'Breathless': The science behind effective campaigns

Peter Pynta
By Peter Pynta | 14 July 2021
 

Peter Pynta is the CEO and founder of Neuro-Insight.

Sharp Edges
I’d congratulate the new Sydney campaign’s fundamental approach. It’s much closer to the proximity of The Grim Reaper content I espoused a month ago. Harder-hitting campaigns invariably carry ‘sharper edges’ – which is why they walk through the doorway to memory far more effectively than their rational counterparts. My tip is to continue unapologetically in this direction. Do not let the perceived safety of rational, middle-of-the-road campaigns, file these sharp edges off.

Creating the next COVID vaccine campaign was always going to be a thankless task – with subjective commentary & opinions flying in every direction – which rarely offers anything constructive. I want to draw on some of the evidence that I’ve seen, read and researched that supports a campaign such as this. A campaign that changes attitudes and drives behaviour – preferably with urgency. Firstly, behaviour change can only occur when a piece of communication is committed to long term memory. The neuroscience has proven this vital link between memory encoding and behaviour. How ads can achieve this defies any ‘rules of effectiveness’ type prescription. That’s because every ad is a unique piece of chemistry and we must respect this fundamental truth.

However, the central creative idea behind the new ‘Breathless’ vaccine campaign has a few parallels with other campaigns that have had ‘sharp edges’ and huge success. I’m reminded of The New York Times ‘The Truth is Hard to Find’ campaign. Droga5 tapped the raw human stories that the New York Times is famous for. The stories were very confronting, but it worked.

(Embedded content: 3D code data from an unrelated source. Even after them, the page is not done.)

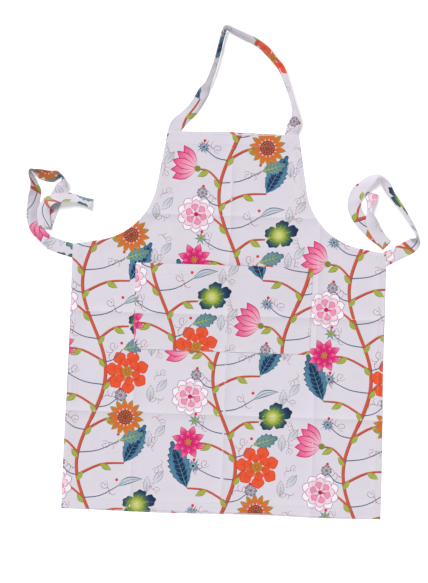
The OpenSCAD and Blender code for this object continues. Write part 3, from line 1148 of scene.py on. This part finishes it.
def cotton(name, pitch=0.5):
    """Printed plain-weave cotton with slight slubs, crumples, a soft sheen and a little painted
    shade between its threads.
    """
    material, tree, shader = new_material(
        name, Roughness=0.86, Specular_IOR_Level=0.28, Sheen_Weight=0.12, Sheen_Roughness=0.5
    )
    paint = tree.nodes.new("ShaderNodeVertexColor")
    paint.layer_name = "Print"
    cloth, weave = woven(tree, pitch)

    slub = node(tree, "ShaderNodeTexNoise", Scale=900.0, Detail=3.0, Roughness=0.6)
    stretch = node(tree, "ShaderNodeMapping")
    stretch.inputs["Scale"].default_value = (1.0, 0.12, 1.0)
    tree.links.new(cloth.outputs["UV"], stretch.inputs["Vector"])
    tree.links.new(stretch.outputs["Vector"], slub.inputs["Vector"])
    cloudy = node(tree, "ShaderNodeTexNoise", Scale=22.0, Detail=4.0)
    tree.links.new(cloth.outputs["UV"], cloudy.inputs["Vector"])

    tone = ranged(tree, slub.outputs["Fac"], 0.82, 0.96)
    wash = ranged(tree, cloudy.outputs["Fac"], 0.96, 1.03)
    # The weave's height also tints the colour, darker between the threads and lighter on their
    # crowns: painted shade and painted highlight of the weave.
    thread = ranged(tree, weave.outputs["Value"], 0.95, 1.03)
    first = product(tree, tone.outputs["Result"], wash.outputs["Result"])
    second = product(tree, first.outputs["Value"], thread.outputs["Result"])
    shade = tree.nodes.new("ShaderNodeVectorMath")
    shade.operation = "SCALE"
    tree.links.new(paint.outputs["Color"], shade.inputs["Vector"])
    tree.links.new(second.outputs["Value"], shade.inputs["Scale"])
    tree.links.new(shade.outputs["Vector"], shader.inputs["Base Color"])

    fine = bump(tree, weave.outputs["Value"], 0.25, 0.00015)
    creased = node(tree, "ShaderNodeTexNoise", Scale=34.0, Detail=3.0, Roughness=0.55)
    tree.links.new(cloth.outputs["UV"], creased.inputs["Vector"])
    soft = bump(tree, creased.outputs["Fac"], 0.3, 0.003)
    tree.links.new(fine.outputs["Normal"], soft.inputs["Normal"])
    tree.links.new(soft.outputs["Normal"], shader.inputs["Normal"])
    return material


def sewing_thread():
    """Pale twisted thread."""
    material, tree, shader = new_material("Sewing thread", Roughness=0.55, Sheen_Weight=0.2)
    place = node(tree, "ShaderNodeTexCoord")
    twist = node(tree, "ShaderNodeTexNoise", Scale=2500.0, Detail=2.0)
    tree.links.new(place.outputs["Object"], twist.inputs["Vector"])
    ramp = tree.nodes.new("ShaderNodeValToRGB")
    ramp.color_ramp.elements[0].color = (*(THREAD * 0.82), 1)
    ramp.color_ramp.elements[1].color = (*THREAD, 1)
    tree.links.new(twist.outputs["Fac"], ramp.inputs["Fac"])
    tree.links.new(ramp.outputs["Color"], shader.inputs["Base Color"])
    rough = bump(tree, twist.outputs["Fac"], 0.4, 0.0002)
    tree.links.new(rough.outputs["Normal"], shader.inputs["Normal"])
    return material


def light_table():
    """White floor that glows a little, so that the shadows on it stay pale."""
    return new_material(
        "Floor", Base_Color=(0.95, 0.95, 0.95, 1), Roughness=0.9,
        Emission_Color=(1, 1, 1, 1), Emission_Strength=0.22,
    )[0]


PRINTED = cotton("Printed cotton")
SEWING = sewing_thread()


# ---- camera, light and floor ----

# The camera looks straight down, turned a little, so that the apron leans in the picture
VIEW_X, VIEW_Y = -0.031, 0.487
VIEW_HEIGHT = 1.279
VIEW_TURN = 1.93
LENS, SENSOR = 100.0, 36.0


def make_camera():
    data = bpy.data.cameras.new("Camera")
    data.lens = LENS
    data.sensor_width = SENSOR
    data.clip_end = 50
    camera = bpy.data.objects.new("Camera", data)
    camera.location = (VIEW_X, VIEW_Y, VIEW_HEIGHT * LENS / SENSOR)
    camera.rotation_euler = (0, 0, radians(VIEW_TURN))
    bpy.context.scene.collection.objects.link(camera)
    bpy.context.scene.camera = camera


def make_studio():
    world = bpy.data.worlds.new("Studio")
    world.use_nodes = True
    sky = world.node_tree.nodes["Background"]
    sky.inputs["Color"].default_value = (1.0, 1.0, 1.0, 1)
    sky.inputs["Strength"].default_value = 0.44
    scene = bpy.context.scene
    scene.world = world
    scene.view_settings.view_transform = "Standard"
    key = bpy.data.lights.new("Key", "SUN")
    key.energy = 2.55
    key.angle = radians(24)
    lamp = bpy.data.objects.new("Key", key)
    lamp.rotation_euler = Vector((0.42, -0.5, -1)).to_track_quat("-Z", "Y").to_euler()
    scene.collection.objects.link(lamp)
    bpy.ops.mesh.primitive_plane_add(size=14, location=(0, 0.4, -0.0004))
    floor = bpy.context.object
    floor.name = "Floor"
    floor.data.materials.append(light_table())


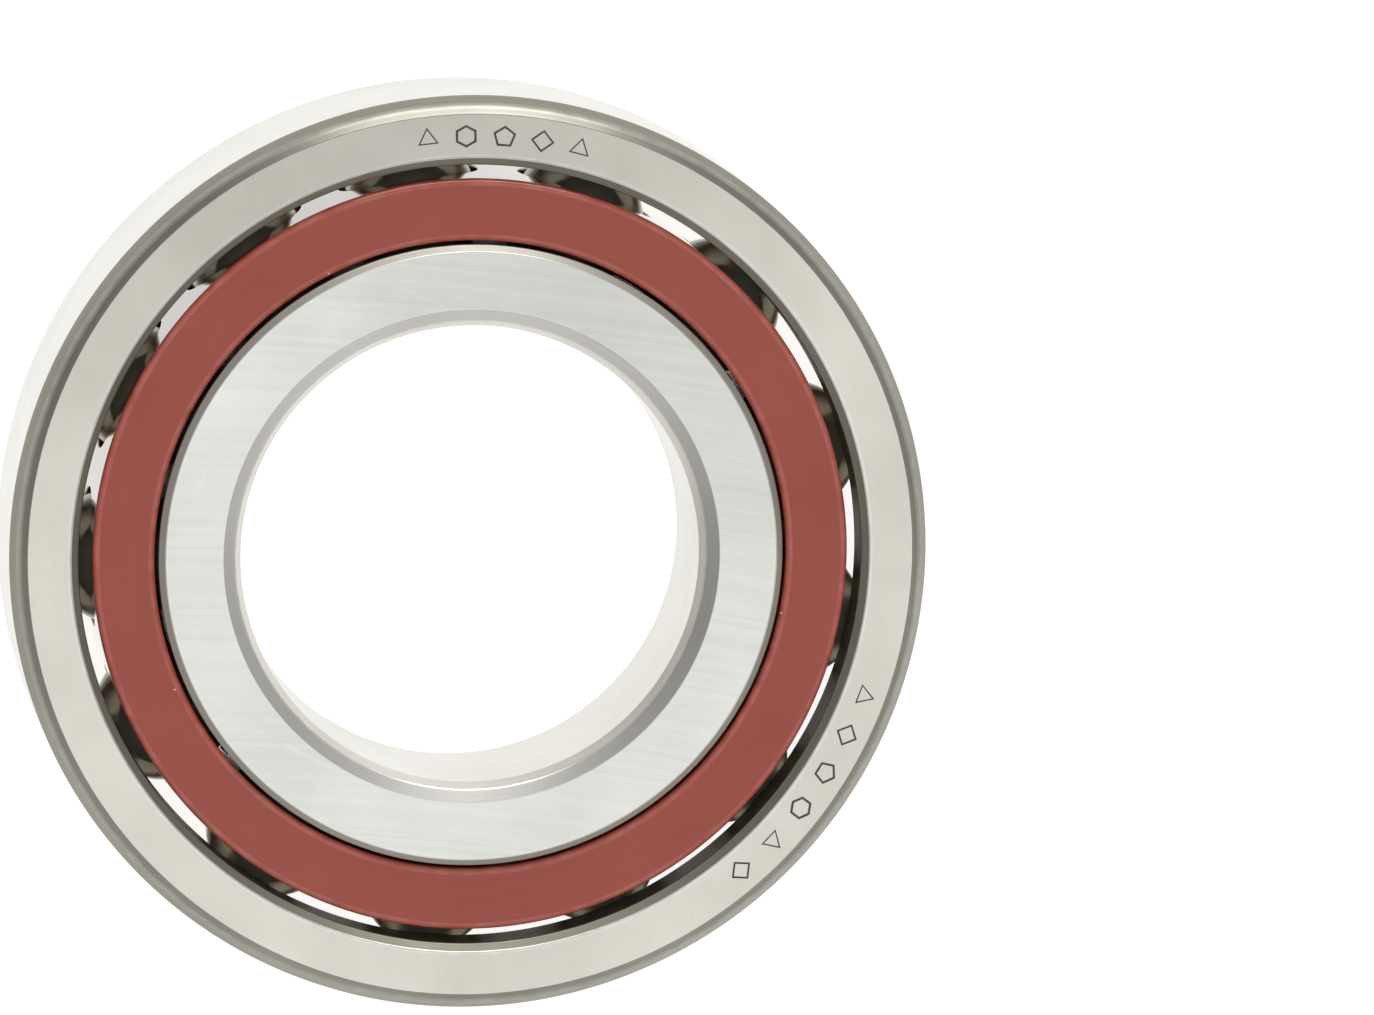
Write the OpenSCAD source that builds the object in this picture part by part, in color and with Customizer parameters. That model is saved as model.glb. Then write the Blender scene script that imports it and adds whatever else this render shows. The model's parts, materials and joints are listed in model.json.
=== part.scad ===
// Single-row angular contact ball bearing, open on both sides.
// The axis is Z, the origin is on it at mid-width, and +Z is the side of the outer ring's high shoulder.
// A section through a ring is drawn as [radius, z] and spun about Z.

/* [Boundary dimensions] */
// Diameter of the bore, which takes the shaft
bore_d = 40; // [34:1:43]
// Outside diameter, which sits in the housing
outer_d = 80; // [76:1:100]
// Width of both rings
width = 18; // [15:0.5:24]

/* [Ball set] */
// Number of balls
ball_count = 13; // [9:1:13]
// Diameter of one ball
ball_d = 11.906; // [9.525:0.001:12.3]
// Angle between the line through a ball's two contacts and the radial plane
contact_angle = 25; // [15:1:40]
// Direction of the first ball's centre, counted from +X towards +Y
first_ball_angle = 71.5; // [0:0.5:90]

/* [Raceways] */
// Groove radius as a share of the ball's diameter
groove_conformity = 0.52; // [0.515:0.005:0.54]
// Gap left between a ball and each groove at its contact
contact_gap = 0.015; // [0.010:0.005:0.030]

/* [Outer ring] */
// Height of the high shoulder above the groove's bottom
outer_shoulder = 1.89; // [1.2:0.01:2.4]
// Height of the lip that the balls snap over, above the groove's bottom
snap_lip = 0.14; // [0.08:0.01:0.3]
// Width of the lip before the counterbore opens out
snap_lip_land = 0.3; // [0.2:0.05:0.8]
// Angle of the counterbore's cone to the axis
counterbore_angle = 12.5; // [5:0.5:14]
// Corner between face and outside: its size along the face, and along the outside
outer_corner = [1.45, 1.9]; // [1:0.05:2.2]
// Knee of that corner: how far outwards from the face's edge, and how deep below the face
outer_knee = [0.75, 0.6]; // [0.3:0.05:0.8]
// Edge break at the high shoulder: its size along the face, and along the shoulder
outer_shoulder_edge = [0.78, 0.6]; // [0.3:0.05:1.2]

/* [Inner ring] */
// Height of both shoulders above the groove's bottom
inner_shoulder = 3.19; // [2:0.01:3.8]
// Corner between face and bore: its size along the face, and along the bore
bore_corner = [1.62, 1.7]; // [1.2:0.05:2.2]
// Knee of that corner: how far inwards from the face's edge, and how deep below the face
bore_knee = [1.1, 0.65]; // [0.3:0.05:1.1]
// Edge break at each shoulder: its size along the face, and along the shoulder
inner_shoulder_edge = [0.65, 0.45]; // [0.3:0.05:1]

/* [Cage] */
// Radial clearance between the cage and the inner ring's shoulders, which guide it
guide_clearance = 0.3; // [0.1:0.05:0.6]
// Radial clearance between the cage and the outer ring's high shoulder
cage_outer_clearance = 1.2; // [0.6:0.05:1.6]
// Depth of each end of the cage below the rings' faces
cage_recess = 0.45; // [0.2:0.05:1.2]
// Radial clearance of a ball in its pocket
pocket_clearance = 0.15; // [0.08:0.01:0.3]
// Radius of the cage's four round edges
cage_edge_r = 0.5; // [0.2:0.05:0.8]

/* [Hidden] */
ROUND = 96;
SPUN = 180;
DRILL_PAST = 0.2;

half_w = width / 2;
bore_r = bore_d / 2;
outer_r = outer_d / 2;
pitch_r = (bore_r + outer_r) / 2;
ball_r = ball_d / 2;
ball_pitch_angle = 360 / ball_count;

groove_r = groove_conformity * ball_d;
groove_shift = groove_r - ball_r - contact_gap;
groove_shift_r = groove_shift * cos(contact_angle);
groove_shift_z = groove_shift * sin(contact_angle);

outer_groove_centre = [pitch_r - groove_shift_r, -groove_shift_z];
inner_groove_centre = [pitch_r + groove_shift_r, groove_shift_z];
outer_groove_bottom = outer_groove_centre[0] + groove_r;
inner_groove_bottom = inner_groove_centre[0] - groove_r;

outer_land_r = outer_groove_bottom - outer_shoulder;
inner_land_r = inner_groove_bottom + inner_shoulder;

snap_lip_r = outer_groove_bottom - snap_lip;
snap_lip_z = outer_groove_centre[1] - groove_half_width(groove_r - snap_lip);
counterbore_z = snap_lip_z - snap_lip_land;
counterbore_mouth_r = snap_lip_r + (half_w + counterbore_z) * tan(counterbore_angle);

cage_bore_r = inner_land_r + guide_clearance;
cage_outer_r = outer_land_r - cage_outer_clearance;
cage_wall = cage_outer_r - cage_bore_r;
cage_half_w = half_w - cage_recess;
pocket_r = ball_r + pocket_clearance;
pocket_start = sqrt(cage_bore_r * cage_bore_r - pocket_r * pocket_r) - DRILL_PAST;

// Name of ball number i, such as ball_01.
function ball_name(i) = str("ball_", i < 10 ? "0" : "", i);

// Half of the groove's width where it lies at this distance, measured radially, from its centre.
function groove_half_width(radial_reach) = sqrt(groove_r * groove_r - radial_reach * radial_reach);

// Direction of ball number i about the axis.
function ball_angle(i) = first_ball_angle + (i - 1) * ball_pitch_angle;

// The same outline with z turned over, for the ring's other end.
function mirrored(points) = [for (i = [len(points) - 1 : -1 : 0]) [points[i][0], -points[i][1]]];

// Spins a section about the axis into a solid ring.
module spun() {
    rotate_extrude($fn = SPUN) children();
}

// One raceway, cut out of a ring's section.
module groove(centre) {
    translate(centre) circle(r = groove_r, $fn = ROUND);
}

// Corner between a ring's upper face and its outside, from the face to the wall.
function outer_corner_points() = [
    [outer_r - outer_corner[0], half_w],
    [outer_r - outer_corner[0] + outer_knee[0], half_w - outer_knee[1]],
    [outer_r, half_w - outer_corner[1]]
];

// Corner between a ring's upper face and its bore, from the wall to the face.
function bore_corner_points() = [
    [bore_r, half_w - bore_corner[1]],
    [bore_r + bore_corner[0] - bore_knee[0], half_w - bore_knee[1]],
    [bore_r + bore_corner[0], half_w]
];

// Edge break between the inner ring's upper face and its shoulder, from the face to the shoulder.
function inner_edge_points() = [
    [inner_land_r - inner_shoulder_edge[0], half_w],
    [inner_land_r, half_w - inner_shoulder_edge[1]]
];

// Outer ring: one high shoulder, one groove, and a counterbore that opens towards -Z.
module outer_ring() {
    inside = [
        [counterbore_mouth_r, -half_w],
        [snap_lip_r, counterbore_z],
        [snap_lip_r, 0],
        [outer_land_r, 0],
        [outer_land_r, half_w - outer_shoulder_edge[1]],
        [outer_land_r + outer_shoulder_edge[0], half_w]
    ];
    color("gainsboro") spun() difference() {
        polygon(concat(inside, outer_corner_points(), mirrored(outer_corner_points())));
        groove(outer_groove_centre);
    }
}

// Inner ring: a high shoulder on both sides of its groove.
module inner_ring() {
    upper = concat(bore_corner_points(), inner_edge_points());
    color("gainsboro") spun() difference() {
        polygon(concat(upper, mirrored(upper)));
        groove(inner_groove_centre);
    }
}

// Section of the cage: a rectangle with four round edges.
module cage_section() {
    edge_rs = [cage_bore_r + cage_edge_r, cage_outer_r - cage_edge_r];
    edge_z = cage_half_w - cage_edge_r;
    translate([edge_rs[0], -cage_half_w]) square([edge_rs[1] - edge_rs[0], 2 * cage_half_w]);
    translate([cage_bore_r, -edge_z]) square([cage_wall, 2 * edge_z]);
    for (r = edge_rs, z = [-edge_z, edge_z]) translate([r, z]) circle(r = cage_edge_r, $fn = ROUND);
}

// One pocket of the cage, as drilled: a cylinder about the Z axis that runs past both of the cage's walls.
module pocket() {
    translate([0, 0, pocket_start]) cylinder(r = pocket_r, h = cage_outer_r + DRILL_PAST - pocket_start, $fn = ROUND);
}

// Cage: one solid ring, drilled radially with a round pocket for each ball.
module cage() {
    color("indianred") difference() {
        spun() cage_section();
        for (i = [1 : ball_count]) rotate([0, 90, ball_angle(i)]) pocket();
    }
}

// Ball number i, standing on the pitch circle.
module ball(i) {
    color("silver") rotate([0, 0, ball_angle(i)]) translate([pitch_r, 0, 0]) sphere(r = ball_r, $fn = ROUND);
}

outer_ring();
inner_ring();
cage();
for (i = [1 : ball_count]) ball(i);
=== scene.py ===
"""Open single-row angular contact ball bearing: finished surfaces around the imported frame.

Lengths are metres and angles are degrees, unless a name says otherwise. The bearing lies flat with its axis
along Z and the high shoulder of its outer ring up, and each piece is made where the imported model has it.
"""

import json
import logging
import math
from dataclasses import dataclass
from enum import Enum
from typing import Mapping, NamedTuple, Sequence, Union

import bpy
from mathutils import Euler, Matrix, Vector


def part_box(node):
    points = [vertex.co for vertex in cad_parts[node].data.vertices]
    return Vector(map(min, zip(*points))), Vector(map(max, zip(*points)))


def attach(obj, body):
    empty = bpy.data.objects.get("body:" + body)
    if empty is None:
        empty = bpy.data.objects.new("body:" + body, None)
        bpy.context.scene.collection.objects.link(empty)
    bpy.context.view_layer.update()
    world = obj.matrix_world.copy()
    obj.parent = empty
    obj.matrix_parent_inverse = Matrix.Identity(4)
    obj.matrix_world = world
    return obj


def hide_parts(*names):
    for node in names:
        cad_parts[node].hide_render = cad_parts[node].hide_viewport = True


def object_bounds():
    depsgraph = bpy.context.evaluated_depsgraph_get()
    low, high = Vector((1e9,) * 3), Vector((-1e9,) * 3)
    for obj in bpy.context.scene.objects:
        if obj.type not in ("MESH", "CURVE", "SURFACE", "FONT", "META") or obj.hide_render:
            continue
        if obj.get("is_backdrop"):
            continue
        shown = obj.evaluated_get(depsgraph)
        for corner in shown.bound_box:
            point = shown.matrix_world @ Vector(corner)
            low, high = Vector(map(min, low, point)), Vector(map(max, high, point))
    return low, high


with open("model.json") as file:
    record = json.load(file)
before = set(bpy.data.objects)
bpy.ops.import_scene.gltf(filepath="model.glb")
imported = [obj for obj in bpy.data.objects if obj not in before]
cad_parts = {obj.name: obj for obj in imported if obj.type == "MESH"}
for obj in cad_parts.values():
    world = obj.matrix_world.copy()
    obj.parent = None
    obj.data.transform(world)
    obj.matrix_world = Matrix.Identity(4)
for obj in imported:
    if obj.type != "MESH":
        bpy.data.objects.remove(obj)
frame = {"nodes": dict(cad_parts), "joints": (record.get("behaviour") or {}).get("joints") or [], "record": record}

LOG = logging.getLogger("bearing")
MM = 0.001
MICRON = 0.000001
FULL_TURN = 2 * math.pi
BLACK = (0.0, 0.0, 0.0, 1.0)
# Gap between the bearing and the table under it, so that their faces don't share a plane.
TABLE_GAP = 20 * MICRON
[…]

The campaign cleaned up on the awards circuit and according to Droga5, the first quarter of 2017 became the Times’s best quarter ever for subscriber growth! The neuro analysis lined up strongly with this market-place performance, with very strong levels of long term memory encoding (especially during message and branding moments in the Tyler Hicks execution).

Once hooked, it’s about timing
Executionally – based on our global database of TVCs – creative that is cut into distinct segments is very likely to fall into ‘Conceptual Closure’ during these transitions or junctions. Meaning that the message comes too late to be remembered. This is a subconscious response to storytelling which has been scientifically peer-reviewed as a phenomenon in advertising. It’s a blind spot that a consumer will find impossible to articulate or recall. It can drive devastatingly lower effectiveness and is predominantly executionally driven. The timing of the message sequences could potentially fall into these moments of lower effectiveness – the caveat – only the specific data will tell. The good news is, ads can be easily optimised when we identify them.

Context is a Powerful Force
The surrounding environment can naturally have a huge impact on receptivity for a piece of communication. There are many layers to this contextual onion – all of which will either suppress or amplify the effectiveness of the Vaccine Campaign. One obvious layer is the timing of the current lockdown which will no doubt supercharge the relevance of this ad right now. It would have been very different two months ago, apparently this ‘Breathless’ ad was being held for when the situation dictated that more urgent action was required.

Another contextual layer that is far more nuanced – but can be a powerful force is the media context within which the message is seen. We’ve seen a range of media environments that have certain qualities or attributes that define their contextual fabric (eg. Masterchef is one of the strongest ‘Informative’ environments - see chart below). This media fabric can heavily influence the way advertising is processed and stored into memory – and this is where measuring audience receptivity directly can be extremely enlightening. When media and message are congruent, the media really is the message.

An example of how this works is demonstrated below. This TV Landscape analysis plots the contextual strength of various media environments on the basis of Trust and Informative. Assuming these attributes align with the objectives of the Vaccine campaign, the strongest media attributes provide shared equity with the advertising within it. 7 News provides Trust whereas Lego Masters and Masterchef provide Informative environmental credentials. There’s a 75 per cent correlation between a program and advertisements’ shared equity.

Go Edgey, Go Contextual
We’re in an environment where behaviour change really does need to occur otherwise the mounting cost to the economy will become too large to bear. Rational campaigns can only take us so far, like the most recent national ‘Arm Yourself’ campaign. Now is the time to roll out the sharp edges and make sure consumers encode the vaccine campaign into long term memory. Matching media context with communications objectives can amplify the meaning of a message by borrowing the equity from certain media as well.